Rope can look beautiful, but it has a learning curve. Knots, tension, circulation and placement all matter.

Bondage tape is often a better first step because it sticks to itself rather than skin or hair. That makes it easier to use, easier to remove and less intimidating for beginners.

You can use it to wrap wrists, create simple restraints or experiment with visual play without needing advanced rope skills.

Keep it loose enough to stay comfortable and avoid wrapping too tightly. Bondage should restrict movement, not circulation.

4. Bring in sensation play

Bondage becomes more interesting when you add sensation.

Once someone is blindfolded or lightly restrained, small touches can feel amplified. Fingertips. Breath. A feather. A pinwheel. Warmth. Coolness. The pause before contact.

This is where beginner bondage becomes less about gear and more about the moment. Restraint creates anticipation. Sensation gives that anticipation somewhere to go.

Start gently and check in often. Sensation play should feel exciting, not overwhelming.

5. Try light impact play

Impact play does not need to start with anything heavy.

A small crop, soft flogger or paddle can introduce sound, rhythm and sensation without going too intense. The key is control.

Start light, avoid sensitive areas like the spine, kidneys, neck and joints, and build only if everyone is enjoying it.

A good first step is to test the sensation on your own arm or thigh so you understand how it feels before using it on someone else. Keep communication simple and use your safe word system.

6. Explore clamps slowly

Nipple clamps can add pressure, sensitivity and a very different kind of sensation.

The most important thing is to start slowly.
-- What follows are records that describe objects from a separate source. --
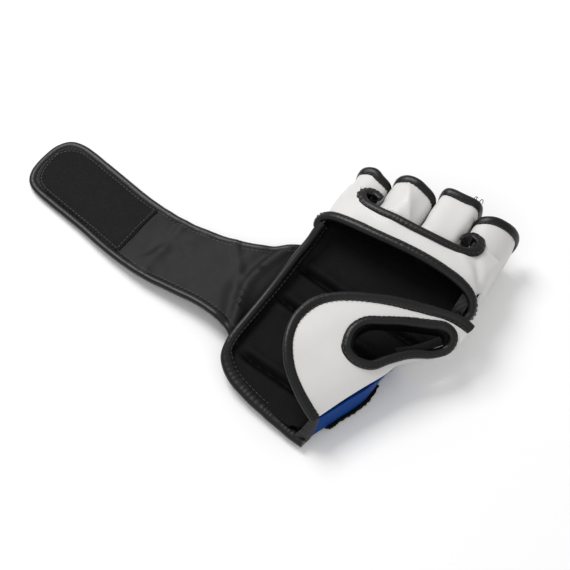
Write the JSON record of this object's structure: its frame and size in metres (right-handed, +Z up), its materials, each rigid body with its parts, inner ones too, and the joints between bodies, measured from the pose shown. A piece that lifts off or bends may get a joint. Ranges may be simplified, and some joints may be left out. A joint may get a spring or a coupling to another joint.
{
  "type": "mma glove",
  "caption": "Open-palm grappling glove for a right hand, with padded knuckles, short finger sleeves, a bound thumb flap and a long hook-and-loop wrist strap laid open.",
  "frame": {"origin": "middle of the flat patch under the knuckle pad that the glove rests on, palm up", "axes": "+Z up out of the palm, +Y from wrist to fingers, +X towards the thumb; the open strap runs out along -X"},
  "size_m": [0.3377, 0.204, 0.0541],
  "materials": {
    "white_leather": "smooth synthetic leather",
    "blue_leather": "smooth synthetic leather",
    "black_leather": "smooth synthetic leather",
    "black_lining": "satin tricot",
    "black_binding": "thin folded synthetic leather",
    "foam": "closed-cell foam",
    "hook_plastic": "matte hook tape",
    "loop_fabric": "brushed loop tape",
    "elastic": "woven elastic"
  },
  "bodies": {
    "glove": {"back_cover": "white_leather", "cuff_cover": "blue_leather", "back_lining": "black_lining", "knuckle_pad": "foam", "hand_back_pad": "foam", "wrist_pad": "foam", "cuff_pad": "foam", "edge_binding": "black_binding", "loop_patch": "loop_fabric", "palm_band": "white_leather", "palm_band_lining": "black_lining", "palm_band_binding": "black_binding", "slot_binding": "black_binding", "elastic_tab": "elastic", "strap_root": "black_leather"},
    "thumb_flap": {"thumb_panel": "white_leather", "thumb_lining": "black_lining", "thumb_edge_binding": "black_binding", "thumb_hole_binding": "black_binding"},
    "finger_little": {"little_sleeve": "white_leather", "little_pad": "foam", "little_lining": "black_lining", "little_tip_binding": "black_binding"},
    "finger_ring": {"ring_sleeve": "white_leather", "ring_pad": "foam", "ring_lining": "black_lining", "ring_tip_binding": "black_binding"},
    "finger_middle": {"middle_sleeve": "white_leather", "middle_pad": "foam", "middle_lining": "black_lining", "middle_tip_binding": "black_binding"},
    "finger_index": {"index_sleeve": "white_leather", "index_pad": "foam", "index_lining": "black_lining", "index_tip_binding": "black_binding"},
    "strap_1": {"strap_1_binding": "black_binding", "strap_1_lining": "black_lining", "strap_1_foam": "foam", "strap_1_cover": "black_leather"},
    "strap_2": {"strap_2_binding": "black_binding", "strap_2_lining": "black_lining", "strap_2_foam": "foam", "strap_2_cover": "black_leather"},
    "strap_3": {"strap_3_binding": "black_binding", "strap_3_lining": "black_lining", "strap_3_foam": "foam", "strap_3_cover": "black_leather", "hook_panel_3": "hook_plastic"},
    "strap_4": {"strap_4_binding": "black_binding", "strap_4_lining": "black_lining", "strap_4_foam": "foam", "strap_4_cover": "black_leather", "hook_panel_4": "hook_plastic"},
    "strap_5": {"strap_5_binding": "black_binding", "strap_5_lining": "black_lining", "strap_5_foam": "foam", "strap_5_cover": "black_leather", "hook_panel_5": "hook_plastic"}
  },
  "joints": [
    {"name": "thumb_flap_hinge", "type": "hinge", "parent": "glove", "child": "thumb_flap", "pos_m": [0.023, -0.127, 0.0264], "axis": [-0.4808, -0.8768, 0], "range_deg": [-40, 20], "stiffness_Nm_per_rad": 0.3},
    {"name": "little_flex", "type": "hinge", "parent": "glove", "child": "finger_little", "pos_m": [0, 0.0269, 0.038], "axis": [1, 0, 0], "range_deg": [0, 50], "stiffness_Nm_per_rad": 0.3},
    {"name": "ring_flex", "type": "hinge", "parent": "glove", "child": "finger_ring", "pos_m": [0, 0.0269, 0.038], "axis": [1, 0, 0], "range_deg": [0, 50], "stiffness_Nm_per_rad": 0.3},
    {"name": "middle_flex", "type": "hinge", "parent": "glove", "child": "finger_middle", "pos_m": [0, 0.0269, 0.038], "axis": [1, 0, 0], "range_deg": [0, 50], "stiffness_Nm_per_rad": 0.3},
    {"name": "index_flex", "type": "hinge", "parent": "glove", "child": "finger_index", "pos_m": [0, 0.0269, 0.038], "axis": [1, 0, 0], "range_deg": [0, 50], "stiffness_Nm_per_rad": 0.3},
    {"name": "strap_fold", "type": "hinge", "parent": "glove", "child": "strap_1", "pos_m": [-0.0678, -0.064, 0.0175], "axis": [0.2419, 0.9703, 0], "range_deg": [0, 134.7]},
    {"name": "strap_wrap", "type": "hinge", "parent": "strap_1", "child": "strap_2", "pos_m": [-0.11632, -0.0519, 0.0125], "axis": [0.2419, 0.9703, 0], "range_deg": [0, 59.3]},
    {"name": "strap_wrap_2", "type": "hinge", "parent": "strap_2", "child": "strap_3", "pos_m": [-0.15804, -0.0415, 0.0087], "axis": [0.2419, 0.9703, 0], "range_deg": [0, 13.1]},
    {"name": "strap_wrap_3", "type": "hinge", "parent": "strap_3", "child": "strap_4", "pos_m": [-0.20413, -0.03001, 0.0065], "axis": [0.2419, 0.9703, 0], "range_deg": [0, 65.3]},
    {"name": "strap_wrap_4", "type": "hinge", "parent": "strap_4", "child": "strap_5", "pos_m": [-0.23421, -0.02251, 0.0057], "axis": [0.2419, 0.9703, 0], "range_deg": [0, 89.4]}
  ],
  "couplings": [
    {"joint": "strap_wrap_2", "follows": "strap_wrap", "ratio": 0.21248},
    {"joint": "strap_wrap_3", "follows": "strap_wrap", "ratio": 1.0928},
    {"joint": "strap_wrap_4", "follows": "strap_wrap", "ratio": 1.4992}
  ]
}
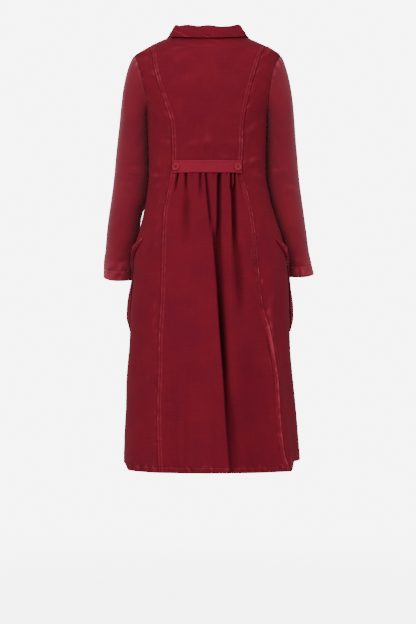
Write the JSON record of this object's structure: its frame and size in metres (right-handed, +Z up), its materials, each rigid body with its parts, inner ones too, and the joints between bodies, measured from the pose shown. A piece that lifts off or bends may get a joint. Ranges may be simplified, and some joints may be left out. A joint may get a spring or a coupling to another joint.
{
  "type": "linen jacket",
  "caption": "Long hollow linen jacket in its worn pose, with a small turn-down collar, a buttoned half belt over a gathered back, long sleeves and bag-like patch pockets.",
  "frame": {"origin": "between the shoulders at the base of the neck, where the wearer holds the jacket up", "axes": "+Z up along the wearer's spine, -Y the front of the garment, +X the garment's left"},
  "size_m": [0.589, 0.3799, 1.2274],
  "materials": {
    "linen": "washed burgundy linen, double topstitched seams",
    "belt_linen": "the same linen, brighter, edge-stitched",
    "button": "satin"
  },
  "bodies": {
    "root": {"back_upper": "linen", "back_lower": "linen", "side_back_left": "linen", "side_back_right": "linen", "front_left": "linen", "front_right": "linen", "sleeve_left": "linen", "sleeve_right": "linen", "collar_stand": "linen", "collar_fall": "linen", "half_belt": "belt_linen", "belt_button_left": "button", "belt_button_right": "button", "front_button_1": "button", "front_button_2": "button", "front_button_3": "button", "front_button_4": "button", "front_button_5": "button", "pocket_left": "linen", "pocket_right": "linen"}
  },
  "joints": []
}
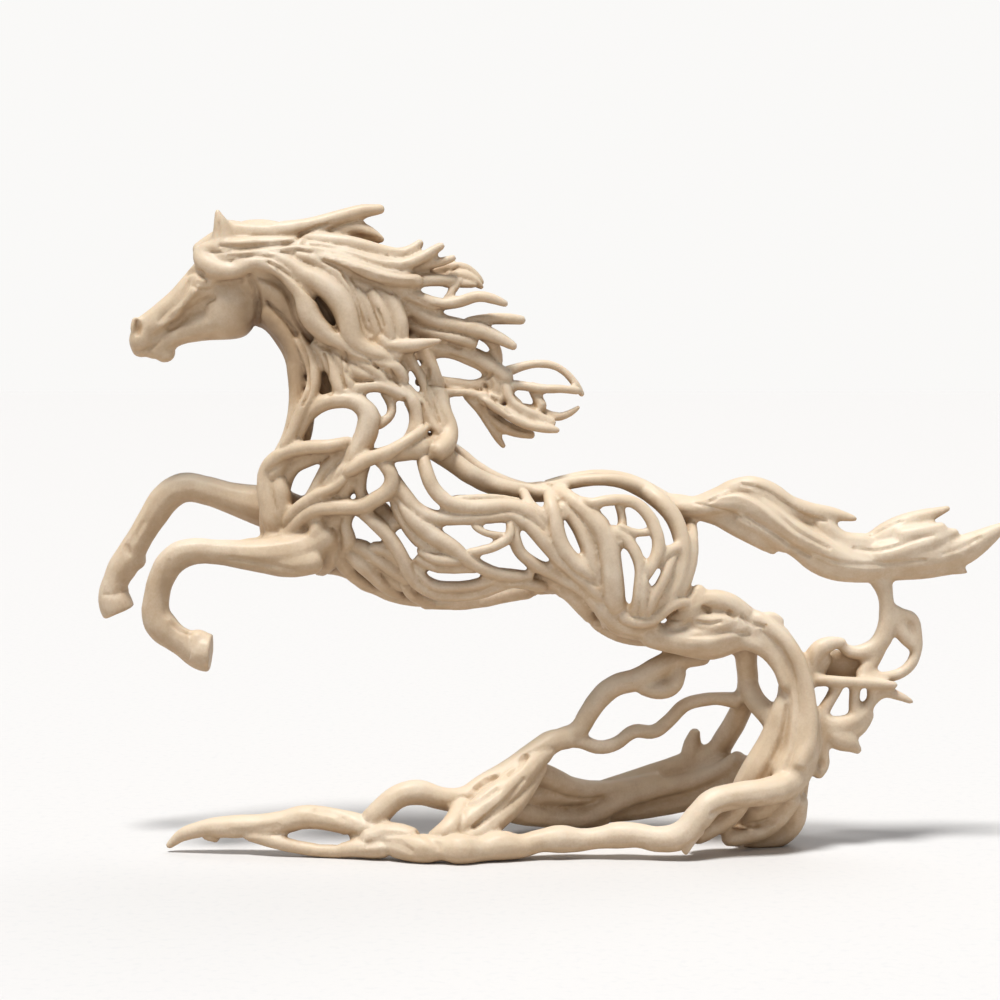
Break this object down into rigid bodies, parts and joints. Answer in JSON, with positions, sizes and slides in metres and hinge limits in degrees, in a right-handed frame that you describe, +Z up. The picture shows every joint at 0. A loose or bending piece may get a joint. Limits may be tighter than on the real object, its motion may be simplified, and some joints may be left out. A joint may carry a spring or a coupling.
{
  "type": "horse sculpture",
  "caption": "Ivory resin table sculpture of a leaping horse built of driftwood-like branches, with a streaming mane and tail and a root base.",
  "frame": {"origin": "centre of the bounding box, on the flat underside", "axes": "+Z up, the horse faces -X with its tail towards +X, and its left flank faces -Y"},
  "size_m": [0.4596, 0.1112, 0.3228],
  "materials": {
    "cast_resin": "satin"
  },
  "bodies": {
    "root": {"horse_sculpture": "cast_resin"}
  },
  "joints": []
}
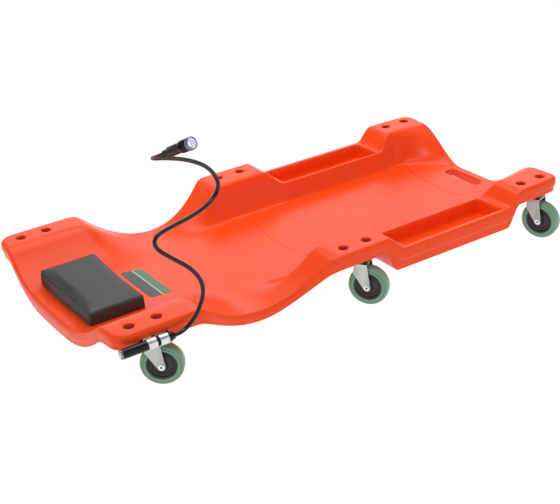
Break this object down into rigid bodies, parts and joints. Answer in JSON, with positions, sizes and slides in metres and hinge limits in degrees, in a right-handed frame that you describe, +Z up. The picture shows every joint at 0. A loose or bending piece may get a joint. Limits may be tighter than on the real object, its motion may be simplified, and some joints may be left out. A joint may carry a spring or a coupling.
{
  "type": "mechanics creeper",
  "caption": "Low moulded plastic bed on swivel casters, with a padded headrest, side tool trays, a hand slot and a clip-on torch on a flexible gooseneck.",
  "frame": {"origin": "on the floor, under the middle of the bed, on its centre line", "axes": "+X towards the foot end (the end with the hand slot), -Y towards the side that carries the torch, +Z up from the floor"},
  "size_m": [0.999, 0.6273, 0.4737],
  "materials": {
    "bed_plastic": "satin",
    "vinyl": "satin",
    "plywood": "matte",
    "zinc": "satin",
    "hub_plastic": "satin",
    "tyre_rubber": "satin",
    "sticker": "satin",
    "black_metal": "gloss",
    "neck_sheath": "satin",
    "grey_metal": "satin",
    "lens_clear": "gloss",
    "led_white": "gloss",
    "pale_plastic": "satin",
    "cell_wrap": "gloss"
  },
  "bodies": {
    "bed_frame": {"bed": "bed_plastic", "headrest_board": "plywood", "headrest_cushion": "vinyl", "headrest_screws": "zinc", "deck_label": "sticker", "caster_bolts": "zinc", "caster_washers": "zinc", "caster_nuts": "zinc", "caster_kingpins": "zinc", "caster_balls": "zinc", "torch_strip": "zinc", "torch_bands": "zinc", "torch_screws": "zinc", "plate_head_near": "zinc", "plate_head_far": "zinc", "plate_mid_near": "zinc", "plate_mid_far": "zinc", "plate_foot_near": "zinc", "plate_foot_far": "zinc"},
    "swivel_head_near": {"fork_head_near": "zinc", "axle_head_near": "zinc"},
    "wheel_head_near": {"hub_head_near": "hub_plastic", "tyre_head_near": "tyre_rubber"},
    "swivel_head_far": {"fork_head_far": "zinc", "axle_head_far": "zinc"},
    "wheel_head_far": {"hub_head_far": "hub_plastic", "tyre_head_far": "tyre_rubber"},
    "swivel_mid_near": {"fork_mid_near": "zinc", "axle_mid_near": "zinc"},
    "wheel_mid_near": {"hub_mid_near": "hub_plastic", "tyre_mid_near": "tyre_rubber"},
    "swivel_mid_far": {"fork_mid_far": "zinc", "axle_mid_far": "zinc"},
    "wheel_mid_far": {"hub_mid_far": "hub_plastic", "tyre_mid_far": "tyre_rubber"},
    "swivel_foot_near": {"fork_foot_near": "zinc", "axle_foot_near": "zinc"},
    "wheel_foot_near": {"hub_foot_near": "hub_plastic", "tyre_foot_near": "tyre_rubber"},
    "swivel_foot_far": {"fork_foot_far": "zinc", "axle_foot_far": "zinc"},
    "wheel_foot_far": {"hub_foot_far": "hub_plastic", "tyre_foot_far": "tyre_rubber"},
    "torch": {"torch_tube": "black_metal", "torch_socket": "black_metal", "torch_tail_ring": "grey_metal", "torch_cells": "cell_wrap", "neck_1": "neck_sheath"},
    "button": {"torch_button": "pale_plastic"},
    "neck_2": {"neck_2": "neck_sheath"},
    "neck_3": {"neck_3": "neck_sheath"},
    "neck_4": {"neck_4": "neck_sheath"},
    "neck_5": {"neck_5": "neck_sheath"},
    "lamp": {"neck_6": "neck_sheath", "lamp_body": "black_metal", "lamp_bezel": "grey_metal", "lamp_lens": "lens_clear", "lamp_led": "led_white", "lamp_clip": "black_metal"}
  },
  "joints": [
    {"name": "swivel_head_near", "type": "hinge", "parent": "bed_frame", "child": "swivel_head_near", "pos_m": [-0.435, -0.217, 0.09], "axis": [0, 0, 1], "continuous": true},
    {"name": "roll_head_near", "type": "hinge", "parent": "swivel_head_near", "child": "wheel_head_near", "pos_m": [-0.41478, -0.2317, 0.0375], "axis": [0.5878, 0.809, 0], "continuous": true},
    {"name": "swivel_head_far", "type": "hinge", "parent": "bed_frame", "child": "swivel_head_far", "pos_m": [-0.435, 0.217, 0.09], "axis": [0, 0, 1], "continuous": true},
    {"name": "roll_head_far", "type": "hinge", "parent": "swivel_head_far", "child": "wheel_head_far", "pos_m": [-0.41478, 0.20231, 0.0375], "axis": [0.5878, 0.809, 0], "continuous": true},
    {"name": "swivel_mid_near", "type": "hinge", "parent": "bed_frame", "child": "swivel_mid_near", "pos_m": [0, -0.214, 0.09], "axis": [0, 0, 1], "continuous": true},
    {"name": "roll_mid_near", "type": "hinge", "parent": "swivel_mid_near", "child": "wheel_mid_near", "pos_m": [0.01469, -0.23422, 0.0375], "axis": [0.809, 0.5878, 0], "continuous": true},
    {"name": "swivel_mid_far", "type": "hinge", "parent": "bed_frame", "child": "swivel_mid_far", "pos_m": [0, 0.214, 0.09], "axis": [0, 0, 1], "continuous": true},
    {"name": "roll_mid_far", "type": "hinge", "parent": "swivel_mid_far", "child": "wheel_mid_far", "pos_m": [0.01469, 0.19378, 0.0375], "axis": [0.809, 0.5878, 0], "continuous": true},
    {"name": "swivel_foot_near", "type": "hinge", "parent": "bed_frame", "child": "swivel_foot_near", "pos_m": [0.435, -0.212, 0.09], "axis": [0, 0, 1], "continuous": true},
    {"name": "roll_foot_near", "type": "hinge", "parent": "swivel_foot_near", "child": "wheel_foot_near", "pos_m": [0.44437, -0.23518, 0.0375], "axis": [0.9272, 0.3746, 0], "continuous": true},
    {"name": "swivel_foot_far", "type": "hinge", "parent": "bed_frame", "child": "swivel_foot_far", "pos_m": [0.435, 0.212, 0.09], "axis": [0, 0, 1], "continuous": true},
    {"name": "roll_foot_far", "type": "hinge", "parent": "swivel_foot_far", "child": "wheel_foot_far", "pos_m": [0.44437, 0.18882, 0.0375], "axis": [0.9272, 0.3746, 0], "continuous": true},
    {"name": "torch_turn", "type": "hinge", "parent": "bed_frame", "child": "torch", "pos_m": [-0.45, -0.258, 0.096], "axis": [1, 0, 0], "range_deg": [-18, 75]},
    {"name": "button_press", "type": "slide", "parent": "torch", "child": "button", "axis": [1, 0, 0], "range_m": [0, 0.0012], "stiffness_N_per_m": 400},
    {"name": "neck_bend_1", "type": "hinge", "parent": "torch", "child": "neck_2", "pos_m": [-0.3405, -0.2575, 0.155], "axis": [0, 1, 0], "range_deg": [-25, 25]},
    {"name": "neck_bend_2", "type": "hinge", "parent": "neck_2", "child": "neck_3", "pos_m": [-0.4005, -0.248, 0.241], "axis": [1, 0, 0], "range_deg": [-25, 25]},
    {"name": "neck_bend_3", "type": "hinge", "parent": "neck_3", "child": "neck_4", "pos_m": [-0.35, -0.237, 0.2795], "axis": [0, 0, 1], "range_deg": [-25, 25]},
    {"name": "neck_bend_4", "type": "hinge", "parent": "neck_4", "child": "neck_5", "pos_m": [-0.2865, -0.23, 0.339], "axis": [1, 0, 0], "range_deg": [-25, 25]},
    {"name": "neck_bend_5", "type": "hinge", "parent": "neck_5", "child": "lamp", "pos_m": [-0.3615, -0.2535, 0.392], "axis": [0, 0, 1], "range_deg": [-25, 25]}
  ]
}
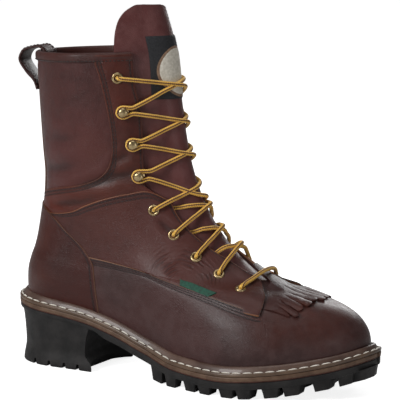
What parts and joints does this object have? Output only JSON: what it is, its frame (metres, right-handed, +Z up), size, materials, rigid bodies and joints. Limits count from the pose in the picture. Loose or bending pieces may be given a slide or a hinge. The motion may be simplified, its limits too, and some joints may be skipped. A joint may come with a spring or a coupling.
{
  "type": "logger boot",
  "caption": "Tall lace-up leather work boot with a stitched welt, lugged rubber sole, high block heel, speed hooks and a fringed kiltie.",
  "frame": {"origin": "on the floor, at the centre of the heel's foot", "axes": "+X to the toe, +Y to the inner (medial) side, +Z up"},
  "size_m": [0.3096, 0.1169, 0.2883],
  "materials": {
    "shaft_leather": "oiled, dark reddish brown",
    "quarter_leather": "oiled, dark brown with red in it",
    "eyestay_leather": "oiled, redder brown",
    "vamp_leather": "oiled, greyer dark brown with a soft sheen",
    "kiltie_leather": "oiled, dark brown, cut edges",
    "counter_leather": "oiled, dark reddish brown",
    "trim_leather": "oiled, dark brown",
    "tongue_leather": "soft, dark brown",
    "label": "woven, near black",
    "tag": "woven, green",
    "insole": "plain tan",
    "welt": "greyish tan strip, cream stitching",
    "midsole": "tan brown edge",
    "rubber": "near black, matt",
    "lace": "round, golden yellow with a brown line",
    "brass": "pale brass"
  },
  "bodies": {
    "root": {"upper": "shaft_leather", "quarter_outer": "quarter_leather", "quarter_inner": "quarter_leather", "eyestay_outer": "eyestay_leather", "eyestay_inner": "eyestay_leather", "vamp": "vamp_leather", "kiltie": "kiltie_leather", "counter": "counter_leather", "back_stay": "trim_leather", "collar_binding": "trim_leather", "pull_loop": "trim_leather", "tongue": "tongue_leather", "tongue_label": "label", "side_tag": "tag", "insole": "insole", "welt": "welt", "midsole": "midsole", "outsole": "rubber", "heel": "rubber", "lace_bar": "lace", "lace_cross_1": "lace", "lace_cross_2": "lace", "lace_cross_3": "lace", "lace_top": "lace", "eyelet_1_outer": "brass", "eyelet_1_inner": "brass", "eyelet_2_outer": "brass", "eyelet_2_inner": "brass", "eyelet_3_outer": "brass", "eyelet_3_inner": "brass", "eyelet_4_outer": "brass", "eyelet_4_inner": "brass", "eyelet_5_outer": "brass", "eyelet_5_inner": "brass", "eyelet_6_outer": "brass", "eyelet_6_inner": "brass", "hook_1_outer": "brass", "hook_1_inner": "brass", "hook_2_outer": "brass", "hook_2_inner": "brass", "hook_3_outer": "brass", "hook_3_inner": "brass"}
  },
  "joints": []
}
Begin with lighter pressure and build gradually only if it feels good.

Do not leave clamps on for too long, and remove them if there is pain, numbness or discomfort.

This is a good one to introduce after you already have trust, communication and a safe word in place. It can feel intense, so it is not something to rush.

7. Play with power, not pressure

Power play is one of the reasons people are drawn to BDSM.

One person leads. One person lets go. Or you switch. The dynamic can be soft, playful, commanding, sensual or somewhere in between.

The important part is that the power has been agreed to before the moment begins. No guessing. No pushing past limits. No assuming someone wants something because it fits the fantasy.

A collar, lead, cuffs or restraint set can help set the scene, but the product is not the power. The agreement is.

Keep safety close and do not skip aftercare

Good bondage feels exciting because everyone knows the rules. Before you begin, agree on a safe word. The traffic light system is easy to remember: green means keep going, yellow means slow down or check in, and red means stop immediately. If someone cannot speak clearly, agree on a non verbal signal before play starts.

Keep the basics close: do not tie or restrain around the neck, avoid tying directly over joints, never leave a restrained partner alone, check in regularly and stop immediately if there is numbness, tingling, pain, panic or a change in skin colour.

Aftercare matters too. Once the restraints come off, check in, offer water, talk through what felt good and give each other a few quiet minutes to come back down. The best bondage does not end when the gear comes off. It ends when everyone feels good, grounded and cared for.

Ready to explore?

World BDSM Day is a good excuse to try something new, but the real invitation is simpler: talk about what you want, choose pieces that feel good to start with and let curiosity lead.